• [Required work]
From the listing below, copy only the lines running from the line that contains "teeth.append(tooth.part)" to the line that contains "import random", both included.
>>>
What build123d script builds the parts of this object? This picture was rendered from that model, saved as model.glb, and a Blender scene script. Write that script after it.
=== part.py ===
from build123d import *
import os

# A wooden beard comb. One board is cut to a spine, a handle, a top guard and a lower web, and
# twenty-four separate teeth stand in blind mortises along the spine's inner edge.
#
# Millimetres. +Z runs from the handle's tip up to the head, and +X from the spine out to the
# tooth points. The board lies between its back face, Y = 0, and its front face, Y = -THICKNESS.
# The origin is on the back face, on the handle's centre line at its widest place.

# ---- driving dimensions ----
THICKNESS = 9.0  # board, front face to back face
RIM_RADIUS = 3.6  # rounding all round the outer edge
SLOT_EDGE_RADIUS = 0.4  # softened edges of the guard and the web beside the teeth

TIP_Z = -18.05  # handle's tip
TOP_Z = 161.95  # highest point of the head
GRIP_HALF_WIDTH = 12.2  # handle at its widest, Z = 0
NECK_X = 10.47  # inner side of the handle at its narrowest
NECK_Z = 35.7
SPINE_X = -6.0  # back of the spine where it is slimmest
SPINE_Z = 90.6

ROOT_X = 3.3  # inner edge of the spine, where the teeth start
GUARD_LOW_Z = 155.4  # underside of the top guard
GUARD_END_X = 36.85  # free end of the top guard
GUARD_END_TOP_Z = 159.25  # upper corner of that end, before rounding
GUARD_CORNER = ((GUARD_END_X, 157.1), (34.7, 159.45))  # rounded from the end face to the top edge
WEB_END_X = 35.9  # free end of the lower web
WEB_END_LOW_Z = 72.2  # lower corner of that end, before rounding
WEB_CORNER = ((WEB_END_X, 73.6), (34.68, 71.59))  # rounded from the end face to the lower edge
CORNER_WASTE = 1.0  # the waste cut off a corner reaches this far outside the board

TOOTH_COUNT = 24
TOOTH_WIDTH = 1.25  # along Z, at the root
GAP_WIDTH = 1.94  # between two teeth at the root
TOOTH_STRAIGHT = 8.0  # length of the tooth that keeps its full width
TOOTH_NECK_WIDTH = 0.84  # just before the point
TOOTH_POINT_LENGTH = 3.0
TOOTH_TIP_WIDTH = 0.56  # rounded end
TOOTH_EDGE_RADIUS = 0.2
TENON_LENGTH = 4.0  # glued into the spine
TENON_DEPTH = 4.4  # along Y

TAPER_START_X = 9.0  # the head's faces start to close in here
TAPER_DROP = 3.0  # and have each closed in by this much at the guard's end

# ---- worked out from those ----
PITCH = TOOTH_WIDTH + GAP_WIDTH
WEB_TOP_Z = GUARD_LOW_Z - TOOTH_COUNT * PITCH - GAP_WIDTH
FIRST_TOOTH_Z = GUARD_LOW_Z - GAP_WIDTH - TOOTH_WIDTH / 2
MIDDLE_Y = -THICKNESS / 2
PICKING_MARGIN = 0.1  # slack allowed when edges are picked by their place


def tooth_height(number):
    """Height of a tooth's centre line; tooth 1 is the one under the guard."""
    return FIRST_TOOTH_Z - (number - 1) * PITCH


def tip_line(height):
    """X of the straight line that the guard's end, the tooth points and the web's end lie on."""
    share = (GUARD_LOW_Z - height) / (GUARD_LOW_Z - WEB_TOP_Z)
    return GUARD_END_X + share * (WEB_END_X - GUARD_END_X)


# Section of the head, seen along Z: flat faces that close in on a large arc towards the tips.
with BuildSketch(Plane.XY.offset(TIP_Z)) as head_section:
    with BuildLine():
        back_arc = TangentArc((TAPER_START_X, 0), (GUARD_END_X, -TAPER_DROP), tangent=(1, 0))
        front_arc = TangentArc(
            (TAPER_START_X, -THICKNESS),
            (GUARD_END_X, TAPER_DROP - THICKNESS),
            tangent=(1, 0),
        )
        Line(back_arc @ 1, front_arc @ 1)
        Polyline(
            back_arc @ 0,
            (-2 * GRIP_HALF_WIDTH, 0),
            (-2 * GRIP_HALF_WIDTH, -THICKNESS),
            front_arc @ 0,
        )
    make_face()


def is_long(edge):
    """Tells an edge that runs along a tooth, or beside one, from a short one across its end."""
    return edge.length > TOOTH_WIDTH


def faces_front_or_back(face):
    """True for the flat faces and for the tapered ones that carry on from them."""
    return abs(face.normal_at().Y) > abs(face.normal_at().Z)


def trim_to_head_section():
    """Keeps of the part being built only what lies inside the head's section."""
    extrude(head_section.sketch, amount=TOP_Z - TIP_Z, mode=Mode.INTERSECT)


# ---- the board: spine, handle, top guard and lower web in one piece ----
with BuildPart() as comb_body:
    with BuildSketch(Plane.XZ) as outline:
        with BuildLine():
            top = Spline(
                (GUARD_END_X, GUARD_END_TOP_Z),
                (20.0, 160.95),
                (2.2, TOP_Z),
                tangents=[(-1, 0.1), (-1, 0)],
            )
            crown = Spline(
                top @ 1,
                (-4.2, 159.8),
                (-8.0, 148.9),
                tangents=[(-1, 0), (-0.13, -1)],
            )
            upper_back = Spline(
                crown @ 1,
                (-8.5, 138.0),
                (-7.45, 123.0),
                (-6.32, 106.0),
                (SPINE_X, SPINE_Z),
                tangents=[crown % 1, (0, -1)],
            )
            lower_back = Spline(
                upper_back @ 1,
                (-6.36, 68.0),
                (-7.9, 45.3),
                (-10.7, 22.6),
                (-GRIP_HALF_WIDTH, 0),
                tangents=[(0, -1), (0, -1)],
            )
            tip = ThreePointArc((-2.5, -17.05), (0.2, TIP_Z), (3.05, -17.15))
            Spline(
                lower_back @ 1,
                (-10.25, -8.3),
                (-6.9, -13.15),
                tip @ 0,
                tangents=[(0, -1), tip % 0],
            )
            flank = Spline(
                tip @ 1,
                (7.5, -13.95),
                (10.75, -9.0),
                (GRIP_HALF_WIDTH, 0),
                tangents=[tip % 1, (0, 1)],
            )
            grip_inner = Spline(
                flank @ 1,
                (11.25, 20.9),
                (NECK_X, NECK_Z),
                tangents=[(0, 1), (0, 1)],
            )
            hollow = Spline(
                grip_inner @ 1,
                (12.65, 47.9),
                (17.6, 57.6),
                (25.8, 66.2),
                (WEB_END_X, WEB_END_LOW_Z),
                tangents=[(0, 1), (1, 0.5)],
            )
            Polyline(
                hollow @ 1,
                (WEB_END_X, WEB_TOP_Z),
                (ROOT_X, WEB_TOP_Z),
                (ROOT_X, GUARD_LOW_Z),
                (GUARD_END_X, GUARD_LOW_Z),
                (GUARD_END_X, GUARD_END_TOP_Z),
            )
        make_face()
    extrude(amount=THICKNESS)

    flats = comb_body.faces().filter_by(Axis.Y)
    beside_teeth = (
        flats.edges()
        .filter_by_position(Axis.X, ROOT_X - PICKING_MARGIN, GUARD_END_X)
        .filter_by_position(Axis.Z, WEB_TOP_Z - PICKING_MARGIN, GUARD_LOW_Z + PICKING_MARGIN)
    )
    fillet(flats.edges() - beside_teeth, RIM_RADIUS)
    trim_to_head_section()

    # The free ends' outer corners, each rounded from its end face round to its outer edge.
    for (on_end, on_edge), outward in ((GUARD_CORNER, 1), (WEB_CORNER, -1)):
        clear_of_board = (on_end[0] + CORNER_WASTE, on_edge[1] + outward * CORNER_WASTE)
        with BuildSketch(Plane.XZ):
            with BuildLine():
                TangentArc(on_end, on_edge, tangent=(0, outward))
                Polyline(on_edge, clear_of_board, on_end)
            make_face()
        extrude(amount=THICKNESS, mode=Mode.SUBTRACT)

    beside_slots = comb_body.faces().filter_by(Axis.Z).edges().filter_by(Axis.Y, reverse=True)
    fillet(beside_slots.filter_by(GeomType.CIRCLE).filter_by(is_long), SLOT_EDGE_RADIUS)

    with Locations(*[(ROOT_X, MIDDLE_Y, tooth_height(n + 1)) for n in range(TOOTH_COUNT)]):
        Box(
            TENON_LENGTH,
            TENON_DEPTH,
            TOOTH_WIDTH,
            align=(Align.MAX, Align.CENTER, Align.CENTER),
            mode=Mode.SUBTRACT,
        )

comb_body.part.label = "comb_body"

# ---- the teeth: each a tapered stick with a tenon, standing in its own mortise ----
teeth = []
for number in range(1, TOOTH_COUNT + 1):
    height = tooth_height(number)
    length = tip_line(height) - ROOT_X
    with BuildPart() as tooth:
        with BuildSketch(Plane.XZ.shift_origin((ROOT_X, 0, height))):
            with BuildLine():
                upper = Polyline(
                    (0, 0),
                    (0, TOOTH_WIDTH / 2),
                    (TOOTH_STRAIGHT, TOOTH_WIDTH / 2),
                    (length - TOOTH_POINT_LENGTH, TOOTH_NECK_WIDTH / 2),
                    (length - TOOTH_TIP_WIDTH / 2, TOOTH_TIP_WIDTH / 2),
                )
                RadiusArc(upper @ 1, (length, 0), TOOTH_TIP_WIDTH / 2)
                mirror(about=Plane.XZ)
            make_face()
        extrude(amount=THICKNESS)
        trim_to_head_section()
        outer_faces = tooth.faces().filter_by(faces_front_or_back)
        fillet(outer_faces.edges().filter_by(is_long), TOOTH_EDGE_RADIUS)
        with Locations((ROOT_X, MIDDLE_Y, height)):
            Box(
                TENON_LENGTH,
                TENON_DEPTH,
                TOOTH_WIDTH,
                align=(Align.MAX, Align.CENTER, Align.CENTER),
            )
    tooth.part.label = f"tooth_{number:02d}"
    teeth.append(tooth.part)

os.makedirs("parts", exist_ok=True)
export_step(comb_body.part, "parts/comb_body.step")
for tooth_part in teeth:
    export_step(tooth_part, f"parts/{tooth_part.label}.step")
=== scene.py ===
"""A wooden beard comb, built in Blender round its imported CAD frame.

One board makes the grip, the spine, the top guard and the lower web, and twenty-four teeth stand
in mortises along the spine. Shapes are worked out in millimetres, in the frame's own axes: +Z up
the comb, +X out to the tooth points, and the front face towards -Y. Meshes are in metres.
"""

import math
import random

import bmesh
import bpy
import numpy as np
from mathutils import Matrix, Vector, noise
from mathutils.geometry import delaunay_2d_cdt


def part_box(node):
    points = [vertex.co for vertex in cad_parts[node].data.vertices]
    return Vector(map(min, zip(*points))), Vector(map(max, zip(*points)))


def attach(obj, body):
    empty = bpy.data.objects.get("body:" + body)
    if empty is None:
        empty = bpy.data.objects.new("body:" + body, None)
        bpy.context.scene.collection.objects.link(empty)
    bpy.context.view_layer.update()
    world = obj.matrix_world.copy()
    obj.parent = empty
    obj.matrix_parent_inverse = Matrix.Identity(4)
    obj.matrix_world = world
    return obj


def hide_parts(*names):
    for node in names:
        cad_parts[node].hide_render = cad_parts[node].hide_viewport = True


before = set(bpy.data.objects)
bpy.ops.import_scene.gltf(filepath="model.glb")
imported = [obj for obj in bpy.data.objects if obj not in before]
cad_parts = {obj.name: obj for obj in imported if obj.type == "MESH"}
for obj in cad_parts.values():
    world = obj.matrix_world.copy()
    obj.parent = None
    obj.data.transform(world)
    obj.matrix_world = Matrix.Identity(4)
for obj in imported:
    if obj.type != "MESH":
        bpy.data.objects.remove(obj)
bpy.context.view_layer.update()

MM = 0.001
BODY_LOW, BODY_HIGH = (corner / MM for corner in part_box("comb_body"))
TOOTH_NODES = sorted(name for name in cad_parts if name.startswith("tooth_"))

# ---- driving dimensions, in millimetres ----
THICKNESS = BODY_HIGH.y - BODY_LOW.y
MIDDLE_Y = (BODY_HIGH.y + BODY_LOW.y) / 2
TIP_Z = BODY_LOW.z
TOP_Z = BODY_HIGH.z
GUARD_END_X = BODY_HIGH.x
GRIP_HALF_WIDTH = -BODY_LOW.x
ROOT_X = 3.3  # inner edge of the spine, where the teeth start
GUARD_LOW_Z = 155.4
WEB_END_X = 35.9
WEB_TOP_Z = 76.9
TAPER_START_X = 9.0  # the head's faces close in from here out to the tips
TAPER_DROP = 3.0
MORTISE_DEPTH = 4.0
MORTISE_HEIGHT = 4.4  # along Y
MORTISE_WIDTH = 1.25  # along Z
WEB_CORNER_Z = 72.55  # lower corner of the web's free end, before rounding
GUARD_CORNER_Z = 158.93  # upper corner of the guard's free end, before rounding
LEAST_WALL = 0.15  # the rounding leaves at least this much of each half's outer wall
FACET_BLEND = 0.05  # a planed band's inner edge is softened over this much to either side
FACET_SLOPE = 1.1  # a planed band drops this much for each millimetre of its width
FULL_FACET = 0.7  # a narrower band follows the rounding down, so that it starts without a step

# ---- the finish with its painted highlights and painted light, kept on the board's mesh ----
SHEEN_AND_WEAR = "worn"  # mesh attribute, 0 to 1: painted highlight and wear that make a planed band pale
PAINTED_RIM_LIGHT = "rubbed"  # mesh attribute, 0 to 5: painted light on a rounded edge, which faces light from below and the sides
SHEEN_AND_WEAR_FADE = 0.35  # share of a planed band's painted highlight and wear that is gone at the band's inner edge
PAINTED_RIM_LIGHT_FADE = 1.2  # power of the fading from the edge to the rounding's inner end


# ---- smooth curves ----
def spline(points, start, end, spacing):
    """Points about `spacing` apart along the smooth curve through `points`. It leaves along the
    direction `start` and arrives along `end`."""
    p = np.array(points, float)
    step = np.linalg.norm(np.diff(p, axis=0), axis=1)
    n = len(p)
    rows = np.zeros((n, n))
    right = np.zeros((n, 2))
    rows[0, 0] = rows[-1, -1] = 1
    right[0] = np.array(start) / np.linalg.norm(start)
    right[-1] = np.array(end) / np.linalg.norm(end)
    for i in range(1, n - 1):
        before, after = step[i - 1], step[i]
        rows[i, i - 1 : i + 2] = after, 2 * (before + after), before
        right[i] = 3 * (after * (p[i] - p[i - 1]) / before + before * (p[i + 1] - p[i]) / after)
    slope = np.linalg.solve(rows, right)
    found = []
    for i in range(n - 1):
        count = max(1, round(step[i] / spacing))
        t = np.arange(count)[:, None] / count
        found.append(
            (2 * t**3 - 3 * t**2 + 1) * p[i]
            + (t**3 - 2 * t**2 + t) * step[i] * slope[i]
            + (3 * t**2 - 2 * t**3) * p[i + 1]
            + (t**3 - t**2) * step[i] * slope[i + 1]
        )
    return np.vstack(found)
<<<
• [Response for this exercise]
    teeth.append(tooth.part)

os.makedirs("parts", exist_ok=True)
export_step(comb_body.part, "parts/comb_body.step")
for tooth_part in teeth:
    export_step(tooth_part, f"parts/{tooth_part.label}.step")
=== scene.py ===
"""A wooden beard comb, built in Blender round its imported CAD frame.

One board makes the grip, the spine, the top guard and the lower web, and twenty-four teeth stand
in mortises along the spine. Shapes are worked out in millimetres, in the frame's own axes: +Z up
the comb, +X out to the tooth points, and the front face towards -Y. Meshes are in metres.
"""

import math
import random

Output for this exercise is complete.